Les conseillers d’un tel supérieur peuvent être témoins d’abus sur tel ou tel religieux, ou d’un aspect de son autoritarisme, mais il est improbable qu’ils puissent prendre réellement conscience de l’emprise que le supérieur exerce car eux-mêmes en subissent l’influence constante. Eux-mêmes ont dû accepter une forme de soumission pour continuer d’exister à ses cotés. Inconsciemment se met en place le système de protection : il vaut mieux être avec lui de face que contre lui, de face.

Certains de ces conseillers peuvent susciter la confiance et donc les confidences. Mais n’ayant pas conscience du mécanisme, ils peuvent, pensant bien faire, en avertir le supérieur. Sans le savoir, ils trahissent le religieux et donnent des éléments d’information au supérieur, qui s’en servira pour le réprimer.

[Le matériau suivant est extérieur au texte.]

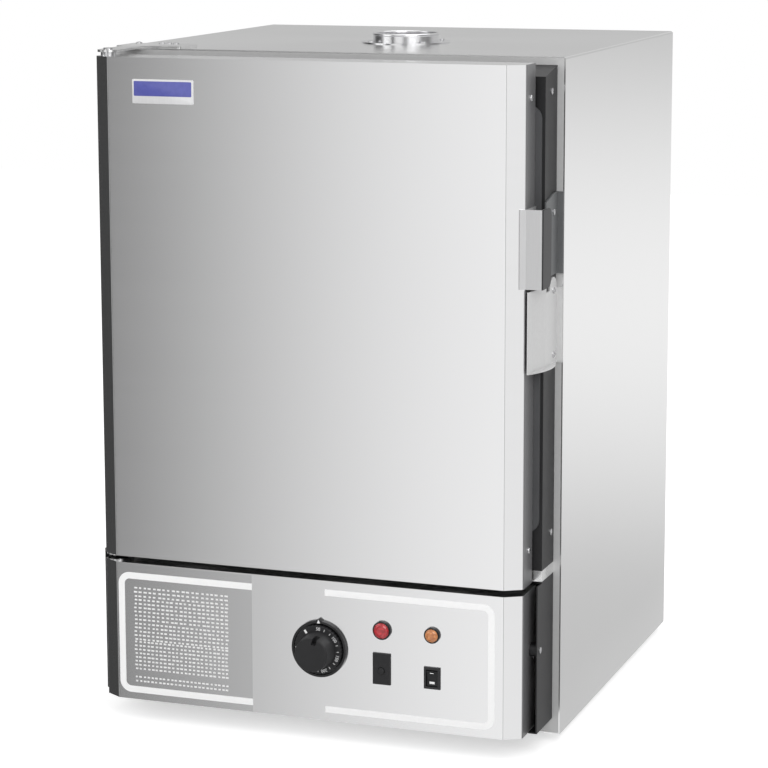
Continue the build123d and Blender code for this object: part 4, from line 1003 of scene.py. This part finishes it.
# %% Tick recipe
tick_recipe = Recipe("dial_ticks", {
    "Ticks": "NodeSocketInt", "Every": "NodeSocketInt", "Scale radius": "NodeSocketFloat",
    "Tick length": "NodeSocketFloat", "Tick width": "NodeSocketFloat", "Ink thickness": "NodeSocketFloat",
    "Place": "NodeSocketVector", "First angle": "NodeSocketFloat", "Step angle": "NodeSocketFloat",
    "Material": "NodeSocketMaterial"})


def draw_ticks(tree):
    size = tree.given
    stroke = tree.add("GeometryNodeMeshLine", {"mode": "OFFSET"},
                      {"Count": size["Ticks"], "Offset": (0, 0, 0)})["Mesh"]
    index = tree.add("GeometryNodeInputIndex")["Index"]
    angle = size["First angle"] + index * size["Step angle"]
    place = tree.add("ShaderNodeCombineXYZ", values={
        0: index.maths("SINE", angle, 0) * size["Scale radius"], 1: 0.0,
        2: index.maths("COSINE", angle, 0) * size["Scale radius"]})["Vector"]
    ring = tree.add("GeometryNodeSetPosition", values={"Geometry": stroke, "Position": place})["Geometry"]
    extent = tree.add("ShaderNodeCombineXYZ", values={0: size["Tick width"], 1: size["Ink thickness"],
                                                      2: size["Tick length"]})["Vector"]
    bar = tree.add("GeometryNodeMeshCube", values={"Size": extent})["Mesh"]
    turn_by = tree.add("FunctionNodeAxisAngleToRotation", values={
        "Axis": (0, 1, 0), "Angle": angle})["Rotation"]
    between = index.maths("MODULO", index, size["Every"]).above(0).below(1)
    bars = tree.add("GeometryNodeInstanceOnPoints", values={
        "Points": ring, "Instance": bar, "Rotation": turn_by, "Selection": between})["Instances"]
    moved = tree.add("GeometryNodeTransform", values={"Geometry": bars,
                                                      "Translation": size["Place"]})["Geometry"]
    tree.finish(moved)


draw_ticks(tick_recipe)

# %% Dial scale
dial_face = knob_high.y - skirt_depth
scale_radius = 19.7 * MM
number_step = math.radians(53)
first_number = math.radians(2)
ticks = grow("dial_ticks", tick_recipe, {
    "Ticks": 16, "Every": 3, "Scale radius": scale_radius, "Tick length": 2.2 * MM,
    "Tick width": 0.5 * MM, "Ink thickness": ink_thickness,
    "Place": (knob_x, dial_face - ink_thickness * 0.4, knob_z), "First angle": first_number,
    "Step angle": number_step / 3, "Material": small_ink.material})
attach(ticks, "knob")
print("skirt face at", round(dial_face / MM, 2), "mm,", len(ticks.data.polygons), "tick faces")

# %% Dial numbers
def number_mesh(words, height):
    """Flat lettering as a mesh, centred, in the XY plane."""
    curve = bpy.data.curves.new("number", "FONT")
    curve.body = words
    curve.size = height
    curve.align_x = "CENTER"
    curve.align_y = "CENTER"
    curve.extrude = ink_thickness / 2
    curve.resolution_u = 3
    holder = put_in_scene("number", curve)
    mesh = bpy.data.meshes.new_from_object(holder.evaluated_get(bpy.context.evaluated_depsgraph_get()))
    bpy.data.objects.remove(holder)
    return mesh


numbers = bmesh.new()
for count in range(6):
    angle = first_number + count * number_step
    mesh = number_mesh(str(50 * (count + 1)), 4.2 * MM)
    mesh.transform(Matrix.Translation((knob_x, dial_face - ink_thickness * 0.4, knob_z))
                   @ Matrix.Rotation(angle, 4, "Y") @ Matrix.Translation((0, 0, scale_radius))
                   @ Matrix.Rotation(math.pi / 2, 4, "X"))
    numbers.from_mesh(mesh)
number_data = mesh_from(numbers, "dial_numbers")
number_data.materials.append(small_ink.material)
dial_numbers = put_in_scene("dial_numbers", number_data)
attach(dial_numbers, "knob")
print("numbers", len(number_data.polygons), "faces")

# %% [markdown]
# ## Small printed marks
# The off bar on the skirt, the index triangle on the ring and the two marks on the rocker are small
# prisms of ink. One helper extrudes a flat outline towards the viewer. The rocker's marks are tilted
# as its paddle is, whose slope is read off the CAD mesh.

# %% Ink marks
def ink_mark(name, outline, level, body, material, thickness=ink_thickness, tilt=None):
    """A flat mark: outline is (x, z) in metres, level is the face that it lies on."""
    work = bmesh.new()
    rear = [work.verts.new((x, level + thickness * 0.1, z)) for x, z in outline]
    front_face = [work.verts.new((x, level - thickness * 0.9, z)) for x, z in outline]
    work.faces.new(rear)
    work.faces.new(list(reversed(front_face)))
    for i in range(len(outline)):
        j = (i + 1) % len(outline)
        work.faces.new((rear[j], rear[i], front_face[i], front_face[j]))
    bmesh.ops.recalc_face_normals(work, faces=work.faces)
    data = mesh_from(work, name)
    if tilt:
        data.transform(tilt)
    data.materials.append(material)
    mark = put_in_scene(name, data)
    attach(mark, body)
    return mark


def around_knob(angle, points):
    """Points of (sideways, outward) in millimetres, turned about the knob's axis."""
    turned_points = []
    for side, out in points:
        x = out * math.sin(angle) + side * math.cos(angle)
        z = out * math.cos(angle) - side * math.sin(angle)
        turned_points.append((knob_x + x * MM, knob_z + z * MM))
    return turned_points


bar_angle = math.radians(-35)
ink_mark("off_bar", around_knob(bar_angle, [(-1.0, 18.2), (1.0, 18.2), (1.0, 21.7), (-1.0, 21.7)]),
         dial_face, "knob", ink.material)
ring_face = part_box("dial_ring")[0].y
ink_mark("dial_index", around_knob(0, [(-1.5, 24.3), (1.5, 24.3), (0, 27.6)]),
         ring_face, "cabinet", ink.material)
print("off bar and index printed")

# %% Rocker marks
rocker_low, rocker_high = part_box("rocker_paddle")
rocker_x = (rocker_low.x + rocker_high.x) / 2
rocker_z = (rocker_low.z + rocker_high.z) / 2


def paddle_face(height):
    """How far forward the paddle stands at that height, read off its own mesh."""
    near = [vertex.co for vertex in nodes["rocker_paddle"].data.vertices]
    upper = min(near, key=lambda point: point.y - 0.2 * point.z)
    lower = min(near, key=lambda point: point.y + 0.2 * point.z)
    share = (height - lower.z) / (upper.z - lower.z)
    return lower.y + share * (upper.y - lower.y)


def rocker_mark(name, low_z, high_z, half_width):
    """A white rectangle on the paddle, between two heights."""
    level = paddle_face((low_z + high_z) / 2)
    lean = (paddle_face(high_z) - paddle_face(low_z)) / (high_z - low_z)
    centre = Vector((rocker_x, level, (low_z + high_z) / 2))
    tilt = (Matrix.Translation(centre) @ Matrix.Rotation(-math.atan(lean), 4, "X")
            @ Matrix.Translation(-centre))
    outline = [(rocker_x - half_width, low_z), (rocker_x + half_width, low_z),
               (rocker_x + half_width, high_z), (rocker_x - half_width, high_z)]
    return ink_mark(name, outline, level, "rocker", ink.material, tilt=tilt)


rocker_mark("rocker_dash", rocker_z + 4.4 * MM, rocker_z + 5.0 * MM, 1.7 * MM)
rocker_mark("rocker_block", rocker_z - 5.6 * MM, rocker_z - 3.4 * MM, 2.4 * MM)
rocker_lean = (paddle_face(rocker_z + MM) - paddle_face(rocker_z)) / MM
print("rocker leans", round(math.degrees(math.atan(rocker_lean)), 1), "degrees")

# %% [markdown]
# ## Name plate
# A small plate sits near the door's upper left corner. Here it is blank: a violet-blue enamel field
# over a plain lower strip, in a pale metal border whose edges are rounded over as stamping leaves them.

# %% Plate
plate_steel = Finish("plate_border", (0.80, 0.80, 0.81), 0.40, 0.35)
sheen = plate_steel.stretched((900, 900, 30), 2.0)
plate_steel.tint(sheen, (0.74, 0.74, 0.75), (0.86, 0.86, 0.87))
enamel = Finish("plate_enamel", (0.09, 0.10, 0.40), 0.30, Coat_Weight=0.6, Coat_Roughness=0.1)
flow = enamel.stretched((260, 260, 260), 2.0)
enamel.tint(flow, (0.075, 0.085, 0.34), (0.11, 0.12, 0.44))
enamel.relief(flow, 0.00004, 0.3)
door_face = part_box("door_skin")[0].y


def rounded_plate(name, centre_x, centre_z, width, height, corner, level, thickness, material):
    """A stamped plate with round corners and a rolled front edge, standing on the door's face."""
    outline = []
    for sx, sz, start in ((1, 1, 0), (-1, 1, 90), (-1, -1, 180), (1, -1, 270)):
        for step in range(7):
            angle = math.radians(start + step * 15)
            outline.append((sx * (width / 2 - corner) + corner * math.cos(angle),
                            sz * (height / 2 - corner) + corner * math.sin(angle)))
    layers = [(0.0, 0.0), (0.6, 0.0), (0.9, 0.12), (1.0, 0.35)]
    work = bmesh.new()
    rings = []
    for share, inset in layers:
        ring = []
        for x, z in outline:
            scale_x = 1 - 2 * inset * thickness / width
            scale_z = 1 - 2 * inset * thickness / height
            ring.append(work.verts.new((centre_x + x * scale_x, level - share * thickness,
                                        centre_z + z * scale_z)))
        rings.append(ring)
    for near, far in zip(rings, rings[1:]):
        for i in range(len(near)):
            j = (i + 1) % len(near)
            work.faces.new((near[i], near[j], far[j], far[i]))
    work.faces.new(rings[0])
    work.faces.new(rings[-1])
    bmesh.ops.recalc_face_normals(work, faces=work.faces)
    data = mesh_from(work, name)
    data.materials.append(material)
    plate = put_in_scene(name, data)
    soften(plate, 30)
    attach(plate, "door")
    return plate


plate_x, plate_z = -134 * MM, 594.5 * MM
rounded_plate("name_plate", plate_x, plate_z, 60 * MM, 22 * MM, 1.2 * MM, door_face, 0.9 * MM,
              plate_steel.material)
rounded_plate("name_plate_field", plate_x, plate_z + 2.6 * MM, 56.6 * MM, 13.4 * MM, 0.8 * MM,
              door_face - 0.85 * MM, 0.25 * MM, enamel.material)
print("plate at", round(plate_x / MM), round(plate_z / MM), "mm")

Première conclusion : Les conséquences

 

Une personne est sous emprise lorsqu’elle n’exerce plus profondément sa liberté, mais est aliénée par une autre personne ou un groupe qui exerce sur elle une autorité ou influence démesurée. Emportée par la séduction, et par ses multiples acquiescements ou même engagements à ce processus, elle entre dans une sorte d’aveuglement psychique et intellectuel.

Une personne qui est entrée sous emprise ne s’en rend pas compte, et pense sincèrement exercer sa liberté de pensée et d’agir. Elle s’appuie sur le fait qu’elle reste l’auteur de ses paroles et de ses engagements, mais elle est incapable de considérer que l’influence qu’elle subit a pris la tournure d’une emprise.